GIVEN REQUEST ▸
Extract the first line through the line containing "KNOT_LACQUER_SHADE = (0.045, 0.02, 0.012)" from the listing below, exactly as written.
# start of GIVEN RECORDS
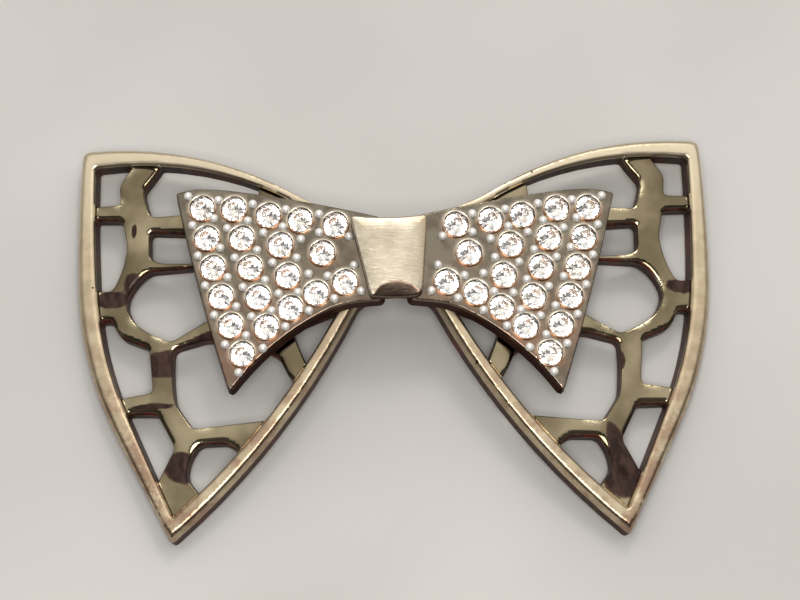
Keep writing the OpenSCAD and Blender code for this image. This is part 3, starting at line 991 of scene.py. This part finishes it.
# Colours of the brushing, from its darker to its paler tone, of its fine lines, the deeper
# strokes, the painted shade along the right edge and on the roll at the foot, and of the lacquer
# with painted shade on the walls
BRUSHED = (0.43, 0.37, 0.275), (0.54, 0.475, 0.365)
BRUSH_LINES = (0.68, 0.62, 0.505)
STROKES = (0.40, 0.31, 0.21)
EDGE_TAN_SHADE = (0.36, 0.27, 0.17)
ROLL_SHADE_BROWN = (0.110, 0.072, 0.049)
KNOT_LACQUER_SHADE = (0.045, 0.02, 0.012)


def brushed_champagne():
    """Pale champagne, brushed across in fine lines, with a few deeper strokes and soft dents,
    a painted tan shade along its right edge and a painted brown shade where its foot rolls under."""
    material, tree, place = new_material("brushed_champagne")
    fine = grain(place, 1.0, (0.8, 16, 8), detail=3, seed=41)
    strokes = grain(place, 1.0, (0.35, 5, 3), detail=2, seed=42)
    mottle = grain(place, 0.7, detail=3, seed=43)
    depth = attribute(tree, "depth")
    roll_shade = attribute(tree, "roll_shade")
    colour = blend(mottle.step(0.35, 0.65), *BRUSHED)
    colour = blend(fine.step(0.35, 0.7) * 0.4, colour, BRUSH_LINES)
    colour = blend(strokes.step(0.55, 0.75) * 0.3, colour, STROKES)
    across = add(tree, "SeparateXYZ", {}, {0: place}, 0)
    # Painted shade: tan along the right edge
    colour = blend((across + mottle * 1.2).step(2.4, 3.7) * 0.7, colour, EDGE_TAN_SHADE)
    # Painted shade: brown where the foot rolls under
    roll_shade_mask = (roll_shade + mottle * 0.06).step(-0.10, 0.03)
    colour = blend(roll_shade_mask * 0.92, colour, ROLL_SHADE_BROWN)
    # The walls' lacquer is darkened as painted shade
    lacquer_and_shade = depth.step(0.1, 0.5)
    colour, metal = under_lacquer_and_shade(lacquer_and_shade, colour, KNOT_LACQUER_SHADE)
    roughness = 0.22 + fine * 0.14 + lacquer_and_shade * 0.3
    soft = bumped(tree, mottle, 0.08, 0.5)
    normal = bumped(tree, fine + strokes * 1.5, 0.012, 0.7, soft)
    fixed = {"Metallic": metal, "Specular IOR Level": LACQUER_SHINE}
    finished(tree, colour, roughness, normal, fixed)
    return material


middle = (knot_line.min(axis=0) + knot_line.max(axis=0)) / 2
inward = np.linspace(0, 1, KNOT_ROWS) ** KNOT_CROWDING * KNOT_INNERMOST
face = knot_line[None] + inward[:, None, None] * (middle - knot_line)[None]
below, roll_shade = knot_depth(face.reshape(-1, 2))
face_heights = knot_top - below.reshape(KNOT_ROWS, -1)
# The wall goes down to the plates, which slope away on both sides
floor_line = knot_top - KNOT_SIDE - np.abs(knot_line[:, 0]) * np.tan(WING_SLOPE)
wall_shares = np.linspace(1, 0, KNOT_WALL_ROWS + 1)[:-1]
wall_heights = face_heights[0] + wall_shares[:, None] * (floor_line - face_heights[0])
flat = np.concatenate([np.repeat(knot_line[None], KNOT_WALL_ROWS, axis=0), face])
heights = np.concatenate([wall_heights, face_heights])
knot_points = np.concatenate([flat, heights[..., None]], axis=2).reshape(-1, 3)
index = np.arange(len(knot_points)).reshape(len(heights), -1)
# Two hubs close it, one in the middle of the face and one under it
hub = len(knot_points)
hubs = [[*middle, heights[-1].mean()], [*middle, floor_line.max()]]
knot_faces = [
    triangles_between(index),
    np.column_stack([index[-1], np.roll(index[-1], -1), np.full(index.shape[1], hub)]),
    np.column_stack([np.roll(index[0], -1), index[0], np.full(index.shape[1], hub + 1)]),
]
wall_depth = np.repeat(wall_shares, len(knot_line))
# The wall takes the painted shade of the edge above it, and the hubs lie far from the roll
roll_shade = np.r_[np.tile(roll_shade[: len(knot_line)], KNOT_WALL_ROWS), roll_shade, -1, -1]
piece = made_piece(
    "knot_band",
    np.vstack([knot_points, hubs]) @ KNOT_TURN.T * MM,
    np.vstack(knot_faces),
    brushed_champagne(),
    {"depth": np.r_[wall_depth, np.zeros(face_heights.size + 2)], "roll_shade": roll_shade},
)
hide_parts("knot")

# Pin
# A plain drawn pin on two short posts, across the backs of both wings and plated like the rest.
# Its solid is shown as it is, with a finish of its own.

PIN_PLATING = (0.74, 0.66, 0.52)
PIN_TARNISH = (0.42, 0.30, 0.19)


def polished_pin():
    """Polished champagne plating, with drawing lines along the stem and a little tarnish."""
    material, tree, place = new_material("polished_pin")
    lines = grain(place, 1.0, (0.5, 9, 9), detail=3, seed=51)
    tarnish_and_shade = grain(place, 0.8, detail=4, seed=52).step(0.5, 0.75)
    colour = blend(tarnish_and_shade, PIN_PLATING, PIN_TARNISH)
    normal = bumped(tree, lines, 0.008, 0.6)
    finished(tree, colour, 0.2 + tarnish_and_shade * 0.2 + lines * 0.08, normal, {"Metallic": 1.0})
    return material


pin_finish = polished_pin()
for slot in castings["pin_back"].material_slots:
    slot.material = pin_finish

# Camera
# Stands where the photo was taken from: 17 degrees off straight above, on the tips' side, a
# little to the left, far off with a long lens.

# Angles in degrees, the distance from the point aimed at in metres, lens and sensor in
# millimetres
CAMERA_LEAN, CAMERA_TILT, CAMERA_ROLL = -1.25, 17, -1.51
CAMERA_AIM = Vector((0.44, 3.339, 4.6)) * MM
CAMERA_AWAY = 0.28
LENS = 126
SENSOR_WIDTH = 36

camera = bpy.data.objects.new("camera", bpy.data.cameras.new("camera"))
bpy.context.scene.collection.objects.link(camera)
bpy.context.scene.camera = camera
lean, tilt, roll = np.radians([CAMERA_LEAN, CAMERA_TILT, CAMERA_ROLL])
back = Vector((np.sin(lean), -np.sin(tilt) * np.cos(lean), np.cos(tilt) * np.cos(lean)))
level = Vector((0, 1, 0)).cross(back).normalized()
up = back.cross(level)
right = np.cos(roll) * level + np.sin(roll) * up
up = np.cos(roll) * up - np.sin(roll) * level
turn = Matrix((right, up, back)).transposed().to_4x4()
camera.data.sensor_width = SENSOR_WIDTH
camera.data.lens = LENS
camera.data.clip_start = 0.01
camera.matrix_world = Matrix.Translation(CAMERA_AIM + CAMERA_AWAY * back) @ turn

# Floor
# A sheet of pale card that the brooch lies on, four metres across, far wider than the camera
# takes in.

CARD_HALF = 2.0
CARD = (0.60, 0.585, 0.56), (0.66, 0.645, 0.62)


def pale_card():
    """Matt card, very slightly fibrous and uneven in tone."""
    material, tree, place = new_material("pale_card")
    fibre = grain(place, 2.2, detail=4, seed=61)
    cloud = grain(place, 0.03, detail=2, seed=62)
    colour = blend(cloud.step(0.3, 0.7), *CARD)
    finished(tree, colour, 0.75 + fibre * 0.1, bumped(tree, fibre, 0.03, 0.4), {})
    return material


corners = [CARD_HALF * np.array([x, y, 0]) for x, y in ((-1, -1), (1, -1), (1, 1), (-1, 1))]
floor_mesh = bpy.data.meshes.new("floor")
floor_mesh.from_pydata(corners, [], [(0, 1, 2, 3)])
floor_mesh.materials.append(pale_card())
floor = bpy.data.objects.new("floor", floor_mesh)
bpy.context.scene.collection.objects.link(floor)

# Light
# A soft tent with a bright ceiling, dark on the side of the bow's tips, and two small soft
# boxes, one beyond the bow's top and one behind the camera, as its flash.

# The way to the ceiling's middle, the angles off it where it is full and where it ends, and the
# way to the lit side of the tent
CEILING = (0.12, 0.30, 1)
CEILING_FULL, CEILING_END = np.cos(np.radians([15, 50]))
LIT_SIDE = (0, 1, 0)
# How brightly the tent glows: all of it, its upper walls and its ceiling, and how much less of
# that on the dark side
TENT_GLOW, WALL_GLOW, CEILING_GLOW = 0.30, 0.45, 0.50
DARK_LESS = 0.87
KEY_PLACE = (0.06, 0.26, 0.38)
FLASH_AWAY = 0.36

world = bpy.data.worlds.new("tent")
bpy.context.scene.world = world
bpy.context.scene.view_settings.view_transform = "Standard"
world.use_nodes = True
tent = world.node_tree
tent.nodes.clear()
way = add(tent, "TexCoord", output=0)


def towards(direction):
    """Cosine of the angle between the way looked and a direction."""
    sockets = {0: way, 1: tuple(Vector(direction).normalized())}
    return add(tent, "VectorMath", {"operation": "DOT_PRODUCT"}, sockets, 1)


dark = 1 - towards(LIT_SIDE).step(-0.02, 0.07)
ceiling = towards(CEILING).step(CEILING_END, CEILING_FULL)
walls = towards((0, 0, 1)).step(-0.1, 0.7)
light = (TENT_GLOW + walls * WALL_GLOW + ceiling * CEILING_GLOW) * (1 - dark * DARK_LESS)
shine = blend(ceiling, (1.0, 0.965, 0.92), (1.0, 0.985, 0.95))
glow = add(tent, "Background", {}, {"Color": shine, "Strength": light})
add(tent, "OutputWorld", {}, {"Surface": glow})


def soft_box(name, place, aim, size, watts, colour):
    """A square lamp that faces a point."""
    lamp = bpy.data.lights.new(name, "AREA")
    lamp.size = size
    lamp.energy = watts
    lamp.color = colour
    box = bpy.data.objects.new(name, lamp)
    box.location = place
    box.rotation_euler = (Vector(place) - Vector(aim)).to_track_quat("Z", "Y").to_euler()
    bpy.context.scene.collection.objects.link(box)


soft_box("key", KEY_PLACE, (0, 0, 0), 0.10, 0.30, (1.0, 0.97, 0.92))
flash_place = CAMERA_AIM + FLASH_AWAY * back
soft_box("front", flash_place, CAMERA_AIM, 0.13, 0.58, (1.0, 0.985, 0.97))
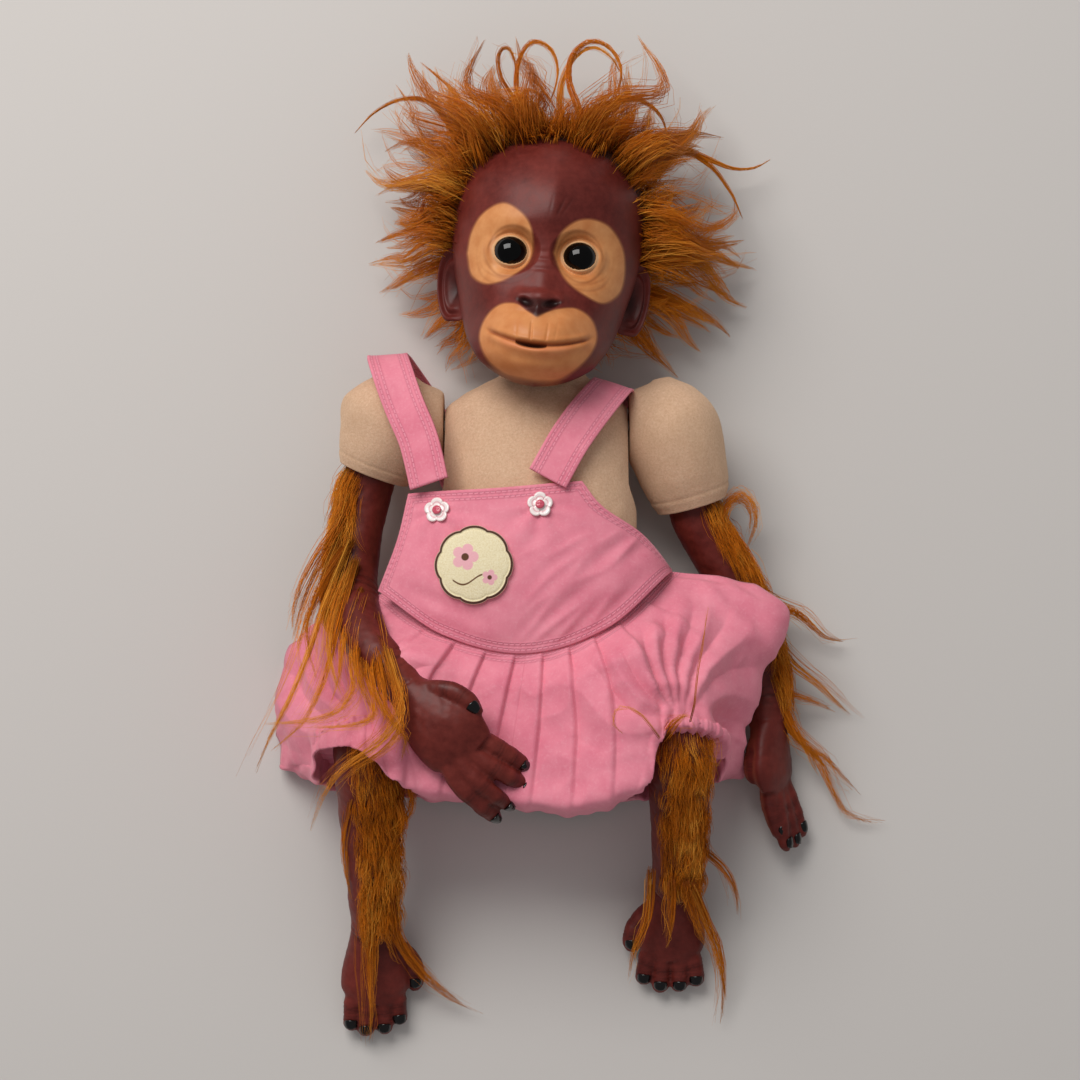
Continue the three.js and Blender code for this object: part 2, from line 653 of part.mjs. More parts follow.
// Legs: the cloth thigh's line, the vinyl leg's line, and the foot with its toes
const LEGS = {
  right: {
    thigh: [V(-72, -84, 26), V(-77, -94, 40), V(-86, -109, 58)],
    leg: [V(-92, -131, 74), V(-91, -178, 54), V(-90, -232, 26)],
    foot: [V(-90, -230, 19), V(-91, -252, 13), V(-91, -273, 9.5)],
    toes: [
      [V(-102, -268, 10), V(-104, -279, 8), V(-104, -288, 5.5)],
      [V(-95, -270, 10), V(-96, -282, 8), V(-96, -291, 5.5)],
      [V(-87, -270, 10), V(-86, -281, 8), V(-86, -290, 5.5)],
      [V(-80, -267, 10), V(-78, -277, 8), V(-77, -285, 5.5)],
    ],
    thumb: [V(-78, -243, 12), V(-70, -252, 10), V(-69, -266, 7)],
  },
  left: {
    thigh: [V(64, -84, 26), V(67, -94, 40), V(72, -109, 58)],
    leg: [V(74, -131, 74), V(75, -168, 54), V(75, -210, 26)],
    foot: [V(75, -208, 19), V(73, -229, 13), V(71, -249, 9.5)],
    toes: [
      [V(83, -245, 10), V(86, -255, 8), V(86, -264, 5.5)],
      [V(76, -247, 10), V(77, -258, 8), V(77, -267, 5.5)],
      [V(68, -247, 10), V(67, -258, 8), V(66, -267, 5.5)],
      [V(61, -244, 10), V(58, -254, 8), V(57, -263, 5.5)],
    ],
    thumb: [V(62, -222, 12), V(53, -231, 10), V(50, -245, 7)],
  },
};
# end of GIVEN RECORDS
TASK OUTPUT ▸
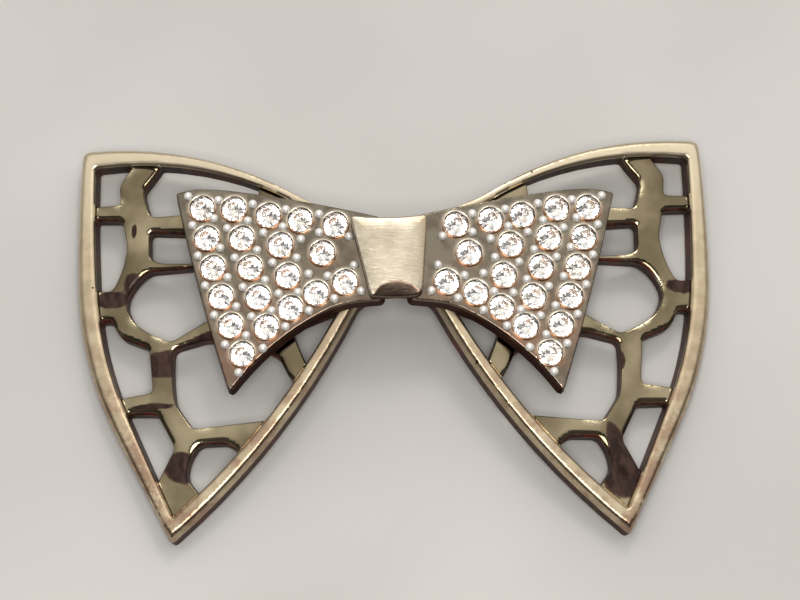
Keep writing the OpenSCAD and Blender code for this image. This is part 3, starting at line 991 of scene.py. This part finishes it.
# Colours of the brushing, from its darker to its paler tone, of its fine lines, the deeper
# strokes, the painted shade along the right edge and on the roll at the foot, and of the lacquer
# with painted shade on the walls
BRUSHED = (0.43, 0.37, 0.275), (0.54, 0.475, 0.365)
BRUSH_LINES = (0.68, 0.62, 0.505)
STROKES = (0.40, 0.31, 0.21)
EDGE_TAN_SHADE = (0.36, 0.27, 0.17)
ROLL_SHADE_BROWN = (0.110, 0.072, 0.049)
KNOT_LACQUER_SHADE = (0.045, 0.02, 0.012)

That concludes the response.